A rom-com that is smart and funny

A rom-com that is smart and funny. (SUPPLIED)

Published
By Kirk Honeycutt
500 Days of Summer is a lighthearted autopsy of a love gone sour from a strictly male point of view. You’re not going to understand the girl very well, and you may learn more about the boy than you really want to. This imbalance throws off some of the comic possibilities of this rom-com-inspite-of-itself, but others will not be denied. The writing is often clever and the overall production playful and intelligent.

Directed by Marc Webb, the film is male-centric in the extreme. The woman at the centre of the picture, Zooey Deschanel’s Summer, is the intense focus of not only her lover, Joseph Gordon-Levitt’s Tom, but his two buddies, Paul (Matthew Gray Gubler) and McKenzie (Geoffrey Arend). They all scrutinise her every comment and gesture like obsessed bloggers arguing about the latest video game. Thus, Summer is the sum of every male’s perception of her without giving her much chance to argue her own case.

The movie opens with the declaration that this is the story of a doomed love that did not last. In those 500 days of Summer, she will dump Tom and he will have to endure the suffering and the advice of his friends and wise little sister.

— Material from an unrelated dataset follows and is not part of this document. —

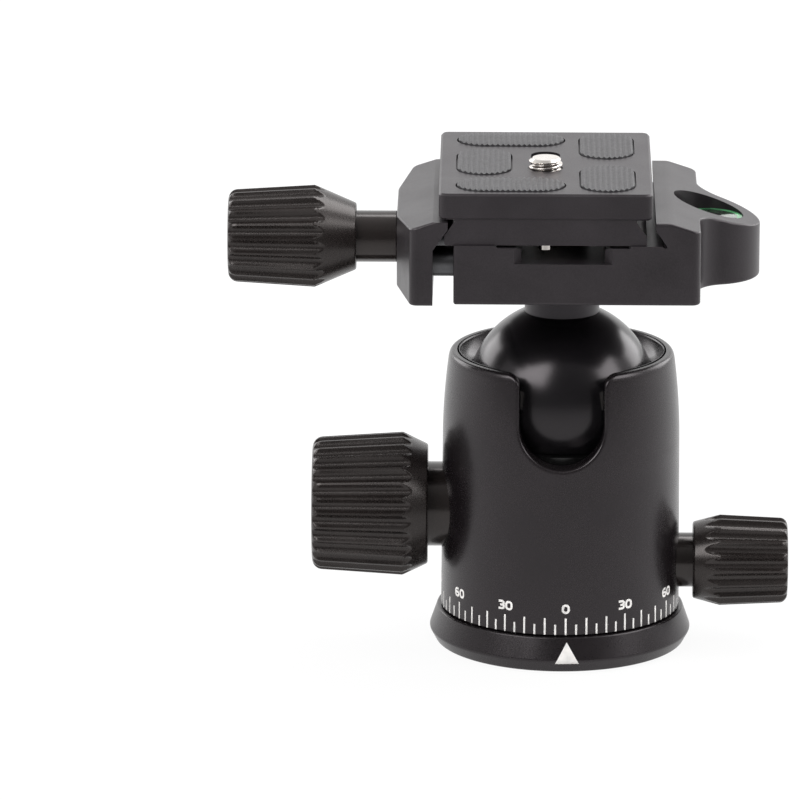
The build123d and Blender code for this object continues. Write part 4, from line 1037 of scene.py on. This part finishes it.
class HEAD_OT_level(Operator):
    """Bubble level: clear domed lens over green fluid, with its ring, target circle and bubble"""

    bl_idname = "head.level"
    bl_label = "Bubble level"

    thick = 0.06 * MM

    def execute(self, context):
        s = context.scene.head_level
        low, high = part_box("level_vial")
        centre = ((low.x + high.x) / 2, (low.y + high.y) / 2, 0)
        brim = (high.x - low.x) / 2
        lens = high.z - s.lens_h
        a = np.linspace(0, math.pi / 2, 20)[:0:-1]
        dome = np.stack([brim * np.sin(a), high.z - s.dome + s.dome * np.cos(a), 0 * a], -1)
        corners = np.vstack([[(0, lens, 0), (brim, lens, 0.05 * MM)], dome, [(0, high.z, 0)]])
        self.turned("level_lens", corners, "level_glass", "level_glass", centre, ("level_vial",))
        inner, fluid, soft = brim - s.wall, lens - 0.08 * MM, 0.1 * MM
        corners = [(0, low.z, 0), (inner, low.z, soft), (inner, fluid, soft), (0, fluid, 0)]
        self.turned("level_fluid", corners, "level_glass", "level_fluid", centre)
        ring, line = brim - 0.15 * MM, 0.12 * MM
        for name, inside, outside, z, finish in (
            ("level_ring", ring - s.ring, ring, lens + 0.1 * MM, "level_ring"),
            ("level_target", s.target_r - line, s.target_r + line, lens + line, "seat_black"),
            # The bubble is a white ring: a painted highlight for the bubble's glint, not a white part of the
            # level.
            ("bubble_glint_ring", s.bubble_r - 0.25 * MM, s.bubble_r, lens + line, "mark"),
        ):
            band = ring_corners(inside, outside, z, z + self.thick)
            self.turned(name, band, "level_cup", finish, centre)
        return {"FINISHED"}

    def turned(self, name, corners, slot, finish, centre, replaces=()):
        """One turned piece of the level, on the clamp."""
        add_turned(name, corners, "head", slot, finish, 96, "+Z", centre, replaces)


class HEAD_OT_small_parts(Operator):
    """Finishes of the carried-over pieces"""

    bl_idname = "head.small_parts"
    bl_label = "Other pieces"

    def execute(self, context):
        slots = {s["node"]: s["material_slot"] for s in frame["record"]["subparts"]}
        for name, obj in NODES.items():
            if not obj.hide_render:
                obj.data.materials.clear()
                obj.data.materials.append(FINISH[slots[name]])
        return {"FINISHED"}


# ---- stage -------------------------------------------------------------------------------------
def empty_tree(owner):
    """The node tree of a material or world, cleared."""
    owner.use_nodes = True
    owner.node_tree.nodes.clear()
    return owner.node_tree


class HEAD_OT_stage(Operator):
    """Pale floor, white surround, soft lights and the camera"""

    bl_idname = "head.stage"
    bl_label = "Stage"

    # Name, turn from the front and height in degrees, width and height in metres, radiance.
    lights = (
        ("left_front", -44.0, 37.0, 0.85, 0.60, 5.4),
        ("right_front", 71.0, 33.0, 0.60, 0.60, 4.6),
        ("left_back", -130.0, 22.0, 0.70, 0.60, 2.8),
        ("right_back", 130.0, 22.0, 0.70, 0.60, 3.3),
        ("top_back", 140.0, 60.0, 1.00, 0.62, 4.4),
    )
    light_distance, light_aim = 1.2, 50 * MM
    # Y where the glow starts and ends to change, and its strength there.
    floor_glow = (-0.42, 0.1, 0.36, 1.05)
    world_glow = (-0.85, 0.7, 0.14, 1.15)
    floor_r, floor_z, glow_share = 1.6, -0.05 * MM, 0.93
    white, pale = (1, 1, 1, 1), (0.9, 0.9, 0.9, 1)
    sensor, picture = 36.0, 800.0

    def execute(self, context):
        self.floor()
        self.surround(context)
        for row in self.lights:
            self.softbox(*row)
        self.camera(context.scene.head_stage)
        context.scene.view_settings.view_transform = "Standard"
        return {"FINISHED"}

    def floor(self):
        """White disc: nearly all glow for the camera, and a glow that fades to the front for reflections."""
        ring = turned_grid(np.array([(self.floor_r, self.floor_z)]), 96)[0]
        mesh = bpy.data.meshes.new("floor")
        mesh.from_pydata(ring.tolist(), [], [tuple(range(len(ring)))])
        mat = bpy.data.materials.new("pale_floor")
        tree = empty_tree(mat)
        y = node(tree, "SeparateXYZ", [node(tree, "TexCoord")["Object"]])["Y"]
        fall = node(tree, "MapRange", (y, *self.floor_glow))[0]
        path = node(tree, "LightPath")
        rays = path["Is Camera Ray"], path["Is Transmission Ray"]
        seen = node(tree, "Math", rays, operation="MAXIMUM")[0]
        shown = node(tree, "Math", (seen, path["Is Glossy Ray"]), operation="MAXIMUM")[0]
        part = node(tree, "Math", (shown, self.glow_share), operation="MULTIPLY")[0]
        strength = node(tree, "Math", (fall, seen), operation="MAXIMUM")[0]
        glow = node(tree, "Emission", (self.white, strength))[0]
        diffuse = node(tree, "BsdfDiffuse", [self.pale])[0]
        node(tree, "OutputMaterial", [node(tree, "MixShader", (part, diffuse, glow))[0]])
        mesh.materials.append(mat)
        obj = placed("floor", mesh)

    def surround(self, context):
        """World: white for the camera; for the object bright behind and at the sides, dark in front."""
        world = bpy.data.worlds.new("studio")
        context.scene.world = world
        tree = empty_tree(world)
        y = node(tree, "SeparateXYZ", [node(tree, "TexCoord")["Generated"]])["Y"]
        back = node(tree, "MapRange", (y, *self.world_glow))[0]
        lit, plain = (node(tree, "Background", (self.white, strength))[0] for strength in (back, 1.0))
        seen = node(tree, "LightPath")["Is Camera Ray"]
        node(tree, "OutputWorld", [node(tree, "MixShader", (seen, lit, plain))[0]])

    def softbox(self, name, turn, height, wide, tall, radiance):
        """Soft rectangular lamp in the given direction; its power is pi times its area and radiance."""
        t, h = math.radians(turn), math.radians(height)
        way = Vector((math.sin(t) * math.cos(h), -math.cos(t) * math.cos(h), math.sin(h)))
        data = bpy.data.lights.new(name, "AREA")
        data.shape = "RECTANGLE"
        data.size, data.size_y = wide, tall
        data.energy = radiance * math.pi * wide * tall
        obj = placed(name, data)
        obj.location = way * self.light_distance + Vector((0, 0, self.light_aim))
        obj.rotation_mode = "QUATERNION"
        obj.rotation_quaternion = (-way).to_track_quat("-Z", "Y")

    def camera(self, s):
        """Camera that looks past the middle, so that the middle lands on its place in the picture."""
        data = bpy.data.cameras.new("camera")
        data.lens = s.lens
        data.sensor_width = self.sensor
        data.clip_start, data.clip_end = 0.1, 20.0
        obj = placed("camera", data)
        az, el = math.radians(s.azimuth), math.radians(s.elevation)
        look = Vector((math.sin(az) * math.cos(el), math.cos(az) * math.cos(el), -math.sin(el)))
        middle = Vector((0, 0, s.middle))
        place = middle - look * s.distance
        right = look.cross(Vector((0, 0, 1))).normalized()
        up = right.cross(look)
        pixel = s.distance / (s.lens / self.sensor * self.picture)
        aim = middle - right * (s.right * pixel) - up * (s.up * pixel)
        roll = Matrix.Rotation(math.radians(s.roll), 3, "Z")
        turn = (aim - place).to_track_quat("-Z", "Y").to_matrix() @ roll
        obj.location = place
        obj.rotation_mode = "QUATERNION"
        obj.rotation_quaternion = turn.to_quaternion()
        bpy.context.scene.camera = obj


# ---- panel and registration --------------------------------------------------------------------
GROUPS = {
    "head_housing": HousingSizes,
    "head_base": BaseSizes,
    "head_scale": ScaleSizes,
    "head_neck": NeckSizes,
    "head_lock_knob": LockKnob,
    "head_pan_knob": PanKnob,
    "head_clamp_knob": ClampKnob,
    "head_flutes": FluteSizes,
    "head_pads": PadSizes,
    "head_screw": ScrewSizes,
    "head_springs": SpringSizes,
    "head_level": LevelSizes,
    "head_finishes": Finishes,
    "head_stage": StageSizes,
}
OPERATORS = (
    HEAD_OT_stage,
    HEAD_OT_base,
    HEAD_OT_housing,
    HEAD_OT_scale,
    HEAD_OT_ball,
    HEAD_OT_knobs,
    HEAD_OT_pads,
    HEAD_OT_screw,
    HEAD_OT_springs,
    HEAD_OT_level,
    HEAD_OT_small_parts,
)


class HEAD_PT_panel(Panel):
    """Sizes, finishes and pieces of the ball head"""

    bl_idname = "HEAD_PT_panel"
    bl_label = "Ball head"
    bl_space_type = "VIEW_3D"
    bl_region_type = "UI"
    bl_category = "Ball Head"

    def draw(self, context):
        for operator in OPERATORS:
            self.layout.operator(operator.bl_idname)
        for group in GROUPS:
            settings = getattr(context.scene, group)
            box = self.layout.box()
            for prop in settings.bl_rna.properties:
                if prop.identifier not in {"rna_type", "name"}:
                    box.prop(settings, prop.identifier)


def register():
    """Registers the classes and hangs the groups on the scene."""
    for cls in (*GROUPS.values(), *OPERATORS, HEAD_PT_panel):
        bpy.utils.register_class(cls)
    for name, cls in GROUPS.items():
        setattr(bpy.types.Scene, name, PointerProperty(type=cls))


def unregister():
    """Takes back what register did."""
    for name in GROUPS:
        delattr(bpy.types.Scene, name)
    for cls in (HEAD_PT_panel, *reversed(OPERATORS), *reversed(list(GROUPS.values()))):
        bpy.utils.unregister_class(cls)


def main():
    """Builds everything and writes the CAD box and the box of what was made."""
    register()
    build_finishes()
    for operator in OPERATORS:
        group, name = operator.bl_idname.split(".")
        getattr(getattr(bpy.ops, group), name)()
    bpy.context.view_layer.update()


if __name__ == "__main__":
    main()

Tom encounters Summer at a point where his gears are stuck in neutral. Trained as an architect, he nevertheless works as a greeting card writer. He is smitten on Day 1, when his boss introduces her as his new secretary. The movie amusingly tracks back and forth through this year and a half to contrast a day of sheer glory with one of sheer anguish.

One highlight of this MO comes when Tom leaves for work following his first night with Summer. The world is in love. Everyone reacts to him with big smiles and high-fives. Eventually, a marching band joins in a celebratory dance number that continues until he hits the elevator at work. The contrast is the day he steps from the elevator looking like he just went five rounds with the heavyweight champ.

Gordon-Levitt brings the right amount of emotions and sensitivity to what might have been an awkward role of a stalker. You get that he’s more in love with the fact of love than with an actual person. Deschanel, ever beautiful and elusive, plays Summer straightforward. She means what she says at the start – she is not looking for a serious relationship – and can’t understand why that’s not understood.

The film is brilliantly designed to take place in the revived downtown Los Angeles in such a way that it resembles New York or San Francisco. The film’s admiration of the city’s skyline and street scenes dovetails nicely with Tom’s reawakened interest in architecture. So these ‘500 Days’ go by pleasantly with much to see and, quite often, some smart, observant laughs.